INNER JOIN typically performs better because SQL Server processes fewer rows.

Keep Statistics Updated

SQL Server uses statistics to choose the best execution plan.

Outdated statistics may cause inefficient joins.

Update statistics regularly:

UPDATE STATISTICS Orders;

UPDATE STATISTICS Customers;

Or:

EXEC sp_updatestats;

This helps SQL Server make better optimization decisions.

Real-World Example

Suppose an e-commerce platform generates sales reports.

Original query execution:

Execution Time:
12 Seconds

Issues found:

  • No index on CustomerId

  • SELECT *

  • Table scans

After optimization:

Execution Time:
800 Milliseconds

Simple changes can significantly improve performance.

Best Practices

When optimizing JOIN queries:

  • Create indexes on JOIN columns.

  • Avoid SELECT *.

  • Filter data early.

  • Review execution plans regularly.

  • Use appropriate JOIN types.

  • Update statistics frequently.

  • Remove unnecessary joins.

  • Test queries with realistic data volumes.

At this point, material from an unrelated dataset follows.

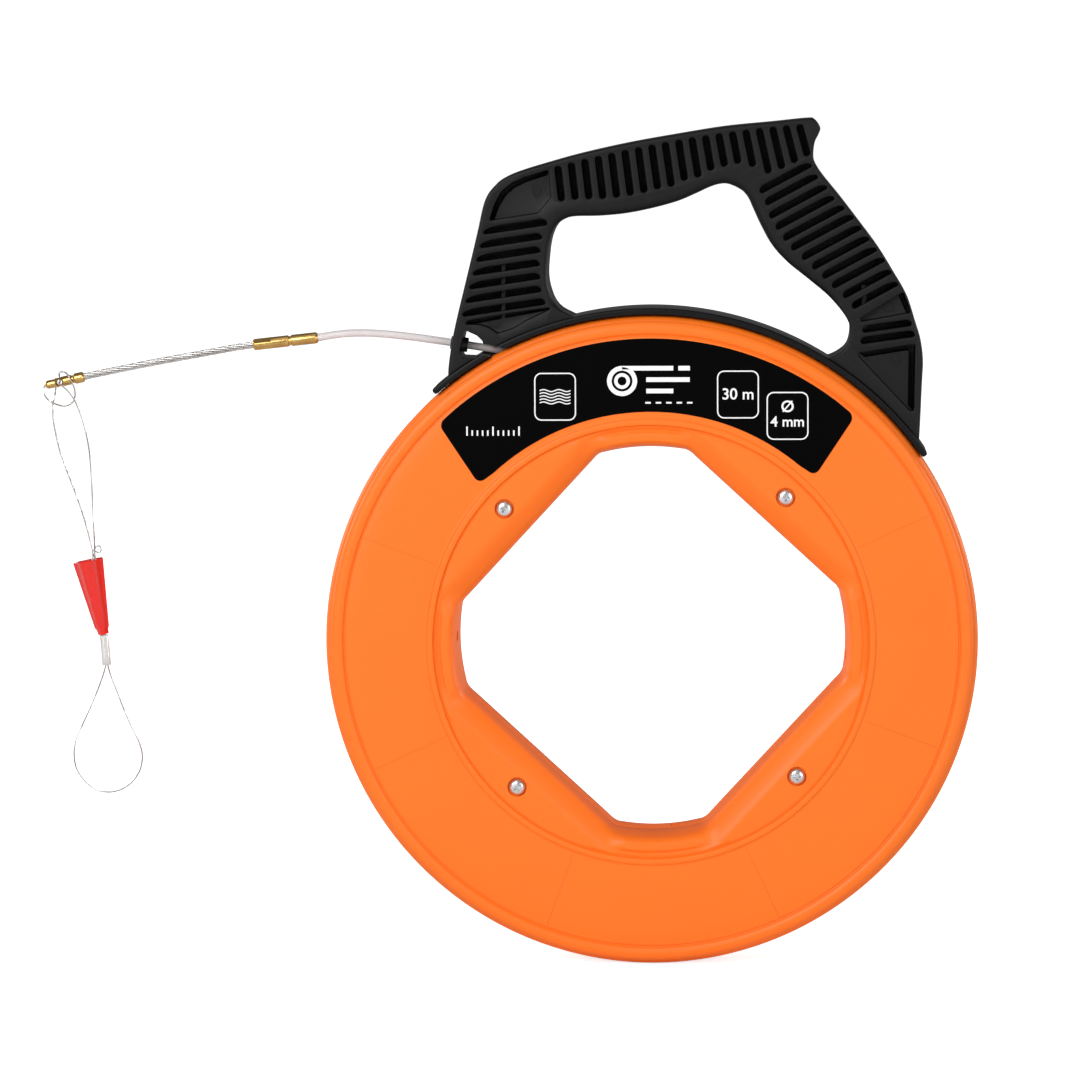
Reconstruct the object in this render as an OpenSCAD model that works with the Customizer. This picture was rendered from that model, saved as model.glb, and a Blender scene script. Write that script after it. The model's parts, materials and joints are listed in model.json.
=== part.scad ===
// Fish tape reel: a round two-part case that turns inside the band of its carrying handle,
// with a wound glass-fibre tape, a flexible leader and a pulling lanyard.
// Millimetres. Everything is drawn face on about the centre of the case, with the front
// towards +Z, then stood upright and moved so that the origin is in the middle of the grip.

/* [Case] */
// Outer radius of the case
case_r = 170; // [168:0.5:171]
// Depth of the case from front to back
case_depth = 46; // [44:1:50]
// Thickness of the case's walls
shell_wall = 2.5; // [2:0.25:3]
// Height of the rim's bead and of the ring over the flat face
bead_rise = 1; // [0.6:0.1:1.4]
// Width of the slot round the rim, for the tape and the handle's rail
rim_slot = 6; // [5.6:0.1:7]
// Radius of the ring on the face
ring_r = 115; // [113:0.5:116]

/* [Hub] */
// Radius of the hub opening's four arcs
hub_arc_r = 101; // [98:0.5:102]
// Distance from the centre to the hub opening's four flats
hub_flat_d = 86; // [80:0.5:88]
// Angle by which the case is turned in the handle
case_turn = 2.3; // [0:0.1:10]
// Radius of the circle of case screws
screw_circle_r = 103.3; // [102.5:0.1:104]

/* [Label] */
// Inner and outer radius of the label
label_r_in = 120.5; // [118:0.5:124]
label_r_out = 158.5; // [150:0.5:158.5]

/* [Handle] */
// Depth of the handle from front to back
handle_depth = 34; // [30:1:38]
// Thickness of the web in the middle of the handle
handle_web = 3; // [2:0.5:4]
// Width of the handle's slots
slot_w = 3.4; // [3:0.1:3.8]
// Thickness of the band over the rim
band_t = 3.5; // [3:0.1:4]
// Depth of the band from front to back
band_depth = 39; // [36:1:42]

/* [Tape] */
// Diameter of the tape
tape_d = 4; // [3:0.5:4]
// Radius at which the tape leaves its coil
tape_leave_r = 137.5; // [137:0.5:140]
// Direction from the centre to the point where the tape leaves its coil
tape_leave_angle = 81.2; // [80.5:0.1:82]

/* [Leader and lanyard] */
// Diameter of the steel leader
leader_d = 3.6; // [3:0.1:4]
// Diameter of the lanyard's wire
wire_d = 0.9; // [0.7:0.1:1]
// Diameter of the brass connectors
connector_d = 6; // [5.6:0.1:6.6]

/* [Hidden] */
$fn = 96;

eps = 0.01;
grip = [5, 245];                       // middle of the grip bar, from the centre of the case
half_depth = case_depth / 2;
face_z = half_depth - bead_rise;       // the flat face
inner_z = face_z - shell_wall;         // inside of the face
rim_wall = 3.5;
rim_in_r = case_r - rim_wall;
drum_r = ring_r + 1.5;                 // outside of the drum that the tape is wound on
drum_wall = 3;
hub_wall = 2.5;
flare_z = 14;                          // where the front of the hub wall starts to flare
flare_flat = 10.5;                     // how far the flats flare, and the arcs
flare_arc = 5.5;
boss_r = 5;
screw_r = 2;
screw_head_r = 4.1;
recess_r = 5;
recess_deep = 1.2;

gap = 0.5;                             // running gap between band and rim
band_in_r = case_r + gap;
band_out_r = band_in_r + band_t;
band_from = 34.3;
band_to = 130.8;
rail_from = 38;
rail_to = 127;
rail_neck = rim_slot - 0.6;
rail_flange = 16;

tape_dir = [-sin(tape_leave_angle), cos(tape_leave_angle)];
tape_leave = tape_leave_r * [cos(tape_leave_angle), sin(tape_leave_angle)];
exit_x = -103;                         // where the tape comes out of the handle's foot
lead_l = (tape_leave[0] - exit_x) / sin(tape_leave_angle);
tape_bore_r = tape_d / 2 + 0.5;

// Route of the free tape, from the handle's exit to its connector
tape_route = [[-103, 155.1, 0], [-113, 156.6, 0], [-123, 158, 0], [-134, 159.3, 0],
              [-145, 160.2, 0], [-156, 160.3, 0], [-165, 159.5, 0], [-174, 158, 0]];
// Route of the steel leader, from its connector to the tip
leader_route = [[-208, 154.3, 0], [-218, 152.8, 0], [-228, 151, 0], [-238, 149.2, 0],
                [-248, 147.4, 0], [-258, 145.6, 0], [-268, 143.7, 0], [-278, 141.7, 0],
                [-288, 139.7, 0], [-297, 137.8, 0]];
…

These practices help maintain performance as databases grow.

Conclusion

SQL JOINs are essential for retrieving related data, but they can become performance bottlenecks when working with large tables. Proper indexing, efficient filtering, selecting only required columns, and analyzing execution plans can dramatically improve query performance.

By following these optimization techniques, developers can build faster and more scalable SQL Server applications that continue to perform well even as data volumes increase.